Organizations typically conduct a gap assessment between their Current Profile and Target Profile. This gap analysis informs an Action Plan, which establishes deadlines and ongoing initiatives to address deficiencies and systematically move the organization toward its target state.

Additionally, a Community Profile is a standardized baseline of CSF outcomes published for a specific sector, industry, or technology use case. It provides a customized template that organizations within that community can adopt as a starting point.

NIST CSF Implementation Tiers

CSF Tiers characterize the rigor and maturity of an organization's cybersecurity risk governance and management practices. While Profiles focus on the specific outcomes an entity aims to achieve, Tiers provide context for how an organization views cybersecurity risks and the processes it uses to manage them. Organizations choose a Tier to inform the development of their Current and Target Profiles.
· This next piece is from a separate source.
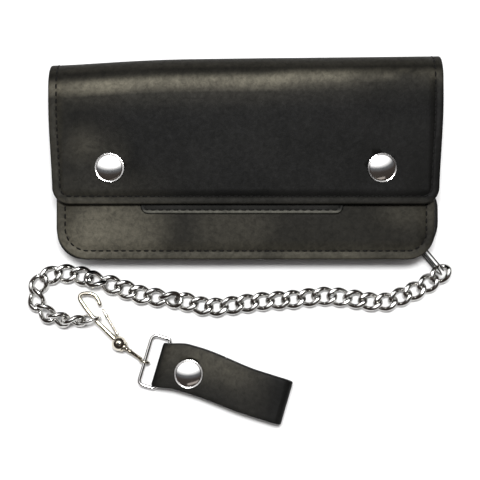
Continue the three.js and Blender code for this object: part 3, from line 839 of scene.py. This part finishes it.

The Framework defines four Tiers, representing a progression from informal, ad-hoc responses to approaches that are highly agile, risk-informed, and continuously improving:

  • Tier 1: Partial
  • Tier 2: Risk Informed
  • Tier 3: Repeatable
  • Tier 4: Adaptive

Selecting a target Tier helps set the overall tone for an enterprise-wide approach to managing cyber risk. Tiers are designed to complement, rather than replace, an organization's existing risk management methodology. Progression to higher Tiers is not automatically required for every organization; rather, it is encouraged when risks or regulatory mandates increase, or when a cost-benefit analysis indicates that advancing to a higher Tier will result in a feasible and cost-effective reduction of cybersecurity risk.

Relationship to Broader Risk Management

Using Profiles and Tiers helps align tactical security operations with broader business and compliance objectives, particularly in areas like NIST CSF 2.0: Governance and Supply Chain Risk. By establishing a clear Target Profile and selecting an appropriate Tier, an organization can systematically justify cybersecurity budgets, demonstrate continuous improvement, and clearly communicate its security roadmap to executives and third-party partners.